Monday, 21 October 2013

Is tax to be withheld on payments made by Indian company to a foreign company?

In this article we would analyse whether tax needs to be deducted on payments made to foreign companies. In this world of globalization, where cross-border transactions are the order of the day, there is often confusion and ambiguity with regards to deduction or withholding of tax on payment made to foreign companies.
Take, for example, a company situated in Bangalore, engaged in rendering IT and ITES services to their clients worldwide, which needs to pay marketing and business development fees to a company situated in Denmark. Now, the question is whether the Indian company should deduct or withhold taxes on payment made to the Denmark company.

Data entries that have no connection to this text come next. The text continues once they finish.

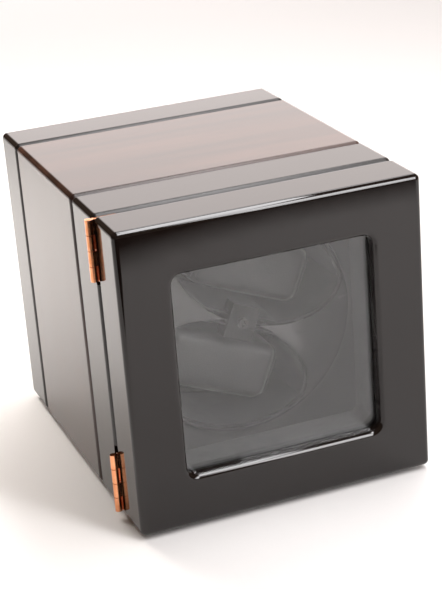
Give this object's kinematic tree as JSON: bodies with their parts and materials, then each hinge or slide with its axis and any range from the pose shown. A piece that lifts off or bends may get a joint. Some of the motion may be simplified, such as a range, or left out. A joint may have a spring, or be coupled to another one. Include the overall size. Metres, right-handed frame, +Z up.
{
  "type": "watch winder box",
  "caption": "Lacquered case with grooved rings, a thick glazed door on side hinges, and a motor-driven rotor whose oval cups hold watch cushions.",
  "frame": {"origin": "on the surface that the box stands on, under the middle of the case (hinge barrels left out)", "axes": "+Z up, the door faces -Y, the hinges are on the -X side, and the rotor's axis runs along Y"},
  "size_m": [0.1944, 0.237, 0.193],
  "materials": {
    "black_lacquer": "piano-black lacquer on fibreboard",
    "veneer": "dark wood veneer under clear gloss lacquer",
    "black_lining": "fibreboard covered with black flock",
    "board": "plain dark fibreboard",
    "back_board": "black satin painted board",
    "glass": "clear float glass",
    "copper": "polished rose copper plate",
    "steel": "zinc-plated steel",
    "black_steel": "black oxide steel",
    "bronze": "sintered bronze",
    "gear_plastic": "natural acetal",
    "rotor_gloss": "dark grey gloss moulding",
    "cup_plastic": "flocked dark grey moulding",
    "cushion_leather": "soft dark grey leatherette",
    "rubber": "black rubber",
    "clear_bumper": "soft translucent bumper",
    "control_black": "black textured moulding",
    "control_gloss": "black gloss moulding",
    "circuit_green": "green solder mask"
  },
  "bodies": {
    "case": {"front_band": "black_lacquer", "body_shell": "veneer", "rear_band": "black_lacquer", "case_liner": "black_lining", "rotor_surround": "black_lining", "bulkhead": "board", "corner_blocks": "board", "back_panel": "back_board", "back_panel_screws": "black_steel", "rubber_feet": "rubber", "upper_hinge_case_leaf": "copper", "lower_hinge_case_leaf": "copper", "upper_hinge_pin": "copper", "lower_hinge_pin": "copper", "hinge_case_screws": "copper", "door_magnets": "steel", "door_bumpers": "clear_bumper", "front_bush": "bronze", "rear_bush": "bronze", "gear_plate": "steel", "standoffs": "steel", "gear_plate_screws": "steel", "motor": "steel", "motor_screws": "steel", "idler_axle": "steel", "control_plate": "control_black", "control_plate_screws": "black_steel", "dc_jack": "control_black", "dc_jack_nut": "steel", "rocker_bezel": "control_gloss", "rotary_switch": "control_black", "slide_switch_body": "control_black", "circuit_board": "circuit_green"},
    "door": {"door_frame": "black_lacquer", "window_glass": "glass", "glazing_frame": "black_lining", "glazing_screws": "black_steel", "strike_plates": "steel", "upper_hinge_door_leaf": "copper", "lower_hinge_door_leaf": "copper", "hinge_door_screws": "copper"},
    "rotor": {"rotor_face": "rotor_gloss", "rotor_drum": "rotor_gloss", "upper_cup": "cup_plastic", "lower_cup": "cup_plastic", "hub_block": "cup_plastic", "hub_screw": "black_steel", "rotor_back_plate": "cup_plastic", "rotor_shaft": "steel", "rotor_screws": "steel", "drive_gear": "gear_plastic", "retaining_ring": "black_steel"},
    "idler": {"idler_gear": "gear_plastic"},
    "pinion": {"motor_pinion": "bronze"},
    "upper_pillow": {"upper_cushion": "cushion_leather"},
    "lower_pillow": {"lower_cushion": "cushion_leather"},
    "rocker": {"power_rocker": "control_gloss"},
    "knob": {"turns_knob": "control_black"},
    "slider": {"direction_slider": "control_gloss"}
  },
  "joints": [
    {"name": "door_hinge", "type": "hinge", "parent": "case", "child": "door", "pos_m": [-0.0972, -0.0817, 0.098], "axis": [0, 0, -1], "range_deg": [0, 180]},
    {"name": "rotor_spin", "type": "hinge", "parent": "case", "child": "rotor", "pos_m": [0, 0, 0.098], "axis": [0, 1, 0], "continuous": true},
    {"name": "idler_spin", "type": "hinge", "parent": "case", "child": "idler", "pos_m": [0, 0, 0.06], "axis": [0, 1, 0], "continuous": true},
    {"name": "pinion_spin", "type": "hinge", "parent": "case", "child": "pinion", "pos_m": [0.027, 0, 0.06], "axis": [0, 1, 0], "continuous": true},
    {"name": "upper_pillow_slide", "type": "slide", "parent": "rotor", "child": "upper_pillow", "axis": [0, -1, 0], "range_m": [0, 0.028]},
    {"name": "lower_pillow_slide", "type": "slide", "parent": "rotor", "child": "lower_pillow", "axis": [0, -1, 0], "range_m": [0, 0.028]},
    {"name": "power_switch", "type": "hinge", "parent": "case", "child": "rocker", "pos_m": [-0.012, 0.1045, 0.053], "axis": [1, 0, 0], "range_deg": [0, 16]},
    {"name": "knob_turn", "type": "hinge", "parent": "case", "child": "knob", "pos_m": [0.014, 0.108, 0.053], "axis": [0, -1, 0], "range_deg": [-135, 135]},
    {"name": "direction_slide", "type": "slide", "parent": "case", "child": "slider", "axis": [1, 0, 0], "range_m": [-0.003, 0.003]}
  ],
  "couplings": [
    {"joint": "idler_spin", "follows": "rotor_spin", "ratio": -3.75},
    {"joint": "pinion_spin", "follows": "rotor_spin", "ratio": 10.714}
  ]
}
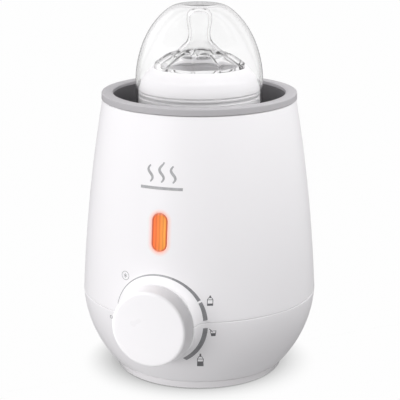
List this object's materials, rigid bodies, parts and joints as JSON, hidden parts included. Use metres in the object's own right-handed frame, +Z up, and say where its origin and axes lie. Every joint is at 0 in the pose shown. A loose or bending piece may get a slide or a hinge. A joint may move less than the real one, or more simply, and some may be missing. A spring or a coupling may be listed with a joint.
{
  "type": "bottle warmer",
  "caption": "Rounded white electric bottle warmer with a front dial, a lit window and a water cup holding a feeding bottle under a clear dome cap.",
  "frame": {"origin": "on the table, in the plane of the rubber foot ring, on the upright centre line of the casing and cup", "axes": "+Z up along the cup, -Y towards the knob and the indicator window, +X to the right seen from the front"},
  "size_m": [0.129, 0.1425, 0.2023],
  "materials": {
    "casing_white": "satin moulded white",
    "base_white": "gloss moulded white",
    "knob_white": "satin moulded white",
    "rim_grey": "satin grey",
    "cup_grey": "satin dark grey",
    "pointer_grey": "satin grey",
    "lens_orange": "clear amber, lit from behind",
    "led": "lit orange",
    "shroud_white": "matt white",
    "board_green": "solder mask",
    "resistor": "lacquered",
    "seal_silicone": "translucent silicone",
    "foot_rubber": "matt black",
    "gland_rubber": "matt light grey",
    "plate_steel": "brushed",
    "element_metal": "oxidised",
    "bracket_steel": "zinc plated",
    "screw_steel": "zinc plated",
    "copper": "drawn copper",
    "brass": "tinned brass",
    "switch_black": "phenolic",
    "inner_plastic": "natural nylon",
    "fuse_metal": "bright",
    "lead_brown": "PVC",
    "lead_blue": "PVC",
    "lead_white": "glass braid sleeve",
    "bottle_clear": "clear moulded",
    "silicone_clear": "clear silicone",
    "collar_white": "satin moulded white",
    "cap_clear": "clear moulded"
  },
  "bodies": {
    "warmer": {"upper_casing": "casing_white", "lower_casing": "casing_white", "base_cover": "base_white", "foot_ring": "foot_rubber", "casing_screws": "screw_steel", "rim_ring": "rim_grey", "cup_gasket": "seal_silicone", "water_cup": "cup_grey", "plate_seal": "seal_silicone", "heating_plate": "plate_steel", "heating_element": "element_metal", "heater_clamp": "bracket_steel", "heater_screws": "screw_steel", "thermal_fuse": "fuse_metal", "fuse_clip": "bracket_steel", "sensor_probe": "copper", "capillary_tube": "copper", "thermostat_body": "switch_black", "thermostat_cover": "switch_black", "thermostat_terminals": "brass", "thermostat_bracket": "bracket_steel", "thermostat_nut": "brass", "thermostat_screws": "screw_steel", "indicator_lens": "lens_orange", "lamp_shroud": "shroud_white", "lamp_board": "board_green", "indicator_leds": "led", "lamp_resistor": "resistor", "lamp_screws": "screw_steel", "cord_gland": "gland_rubber", "cord_clamp": "inner_plastic", "cord_clamp_screws": "screw_steel", "terminal_block": "inner_plastic", "terminal_screws": "brass", "live_lead": "lead_brown", "switched_lead": "lead_white", "neutral_lead": "lead_blue", "lamp_lead": "lead_white"},
    "knob": {"control_knob": "knob_white", "knob_pointer": "pointer_grey", "knob_clip": "bracket_steel", "thermostat_shaft": "plate_steel"},
    "adjuster": {"adjuster_nut": "brass"},
    "bottle": {"bottle_body": "bottle_clear"},
    "nipple": {"teat": "silicone_clear"},
    "collar": {"screw_ring": "collar_white"},
    "cap": {"dome_cap": "cap_clear"}
  },
  "joints": [
    {"name": "knob_turn", "type": "hinge", "parent": "warmer", "child": "knob", "pos_m": [0, -0.07, 0.0445], "axis": [0, 1, 0], "range_deg": [0, 247]},
    {"name": "adjuster_travel", "type": "slide", "parent": "warmer", "child": "adjuster", "axis": [0, -1, 0], "range_m": [0, 0.0007]},
    {"name": "bottle_lift", "type": "slide", "parent": "warmer", "child": "bottle", "axis": [0, 0, 1], "range_m": [0, 0.13]},
    {"name": "nipple_rise", "type": "slide", "parent": "bottle", "child": "nipple", "axis": [0, 0, 1], "range_m": [0, 0.0034]},
    {"name": "collar_turn", "type": "hinge", "parent": "nipple", "child": "collar", "pos_m": [0, 0, 0.157], "axis": [0, 0, 1], "range_deg": [0, 270]},
    {"name": "cap_lift", "type": "slide", "parent": "collar", "child": "cap", "axis": [0, 0, 1], "range_m": [0, 0.06]}
  ],
  "couplings": [
    {"joint": "adjuster_travel", "follows": "knob_turn", "m_per_rad": 0.00015915},
    {"joint": "nipple_rise", "follows": "collar_turn", "m_per_rad": 0.0007162}
  ]
}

In case where the foreign company has a PE (Permanent Establishment) in India

First, we need to check whether the foreign company has permanent establishment (PE) in India. We need to see whether the fees, royalty or technical fees which the foreign company has received from the Indian company is effectively connected to such permanent establishment (PE) or fixed place of business. If that is the case, then the income shall be computed under the head profit or gains of business or profession in accordance with the provisions of the Income Tax Act.

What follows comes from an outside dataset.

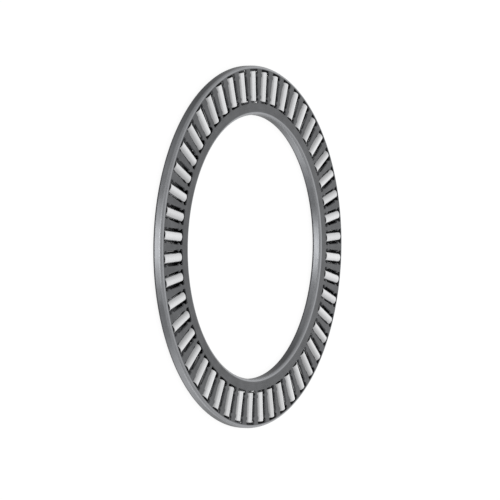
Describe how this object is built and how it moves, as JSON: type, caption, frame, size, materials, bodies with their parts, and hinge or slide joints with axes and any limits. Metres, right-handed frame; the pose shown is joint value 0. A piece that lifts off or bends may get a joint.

Also, only such expenditure and allowance which are wholly or exclusively incurred for the business of such permanent establishment or fixed place of profession in India would be allowed in determining profits of such PE, on which tax rate @ of 40% will be leviable.

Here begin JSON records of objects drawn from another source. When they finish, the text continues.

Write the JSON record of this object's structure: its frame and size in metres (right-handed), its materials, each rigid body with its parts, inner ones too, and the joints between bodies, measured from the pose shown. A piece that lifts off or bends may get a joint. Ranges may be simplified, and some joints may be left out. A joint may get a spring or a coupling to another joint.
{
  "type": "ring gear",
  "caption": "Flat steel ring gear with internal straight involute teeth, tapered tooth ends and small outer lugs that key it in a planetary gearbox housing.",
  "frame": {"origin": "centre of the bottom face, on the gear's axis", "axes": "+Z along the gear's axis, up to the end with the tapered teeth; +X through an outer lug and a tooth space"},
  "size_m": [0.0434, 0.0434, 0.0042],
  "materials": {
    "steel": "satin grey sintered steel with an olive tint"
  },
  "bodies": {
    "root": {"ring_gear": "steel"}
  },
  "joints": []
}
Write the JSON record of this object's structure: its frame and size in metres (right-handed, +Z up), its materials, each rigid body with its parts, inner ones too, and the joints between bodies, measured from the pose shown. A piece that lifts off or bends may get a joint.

Where the foreign company does not have a PE in India

Further, in this case, if the foreign company does not have a permanent establishment (PE) in India, then we need to check, article 13(2) of the Double Taxation Avoidance Agreement (DTAA) executed between India and Denmark, which states that the amount payable towards fee for technical services to the resident of the other Contracting State can be also taxed in India at a rate not exceeding 20 percent of the gross amount of the fees for technical services.

Further, as per section 115A(1)(b) of the Income Tax Act, 1961, the tax on fees for technical services on a foreign company received from an Indian company is 10%. Also, section 90(2) of the Income Tax Act, 1961, suggests that, if the Central Government has entered into a DTAA with any country outside India, for TDS purposes the most beneficial rate has to be applied in the case of an assessee to whom such DTAA is applicable. Therefore, the most beneficial rate is 10% as per section 115A; accompanied by surcharge @ 2% and education cess @ 3%, the net effective rate will be 10.506%.

Thus, tax rate @ 10.506% could be applied on the payment to be made to a foreign company, towards fees for technical services rendered in India, since it is the most beneficial rate as per section 90(2) of the Income Tax Act 1961.

Also, the foreign company would be required to obtain a PAN (tax number) in India for the TDS deduction. If the foreign company does not wish to obtain the PAN in India, then higher rate of TDS @20% needs to be deducted. Foreign company can file tax return in India to claim refund of TDS deducted, by taking deduction of expenses incurred in India for earning aforesaid technical fees. However, in case the foreign company does have a PE in India, then all the tax and regulatory provisions which apply to a company would also apply to such foreign company.

Please note that fees for the marketing and business promotion activities paid by an Indian company to a foreign company is construed as fees for technical fees under the Indian Income Tax Provisions, as held by Authority for Advance Ruing in India.

To Conclude – There is extra caution required while making payment to foreign companies, to see if TDS or withholding provisions are triggered for the particular payment. Also, each transaction should be looked at differently from the standpoint of Indian Income Tax provisions and double tax avoidance treaty entered with the concerned country.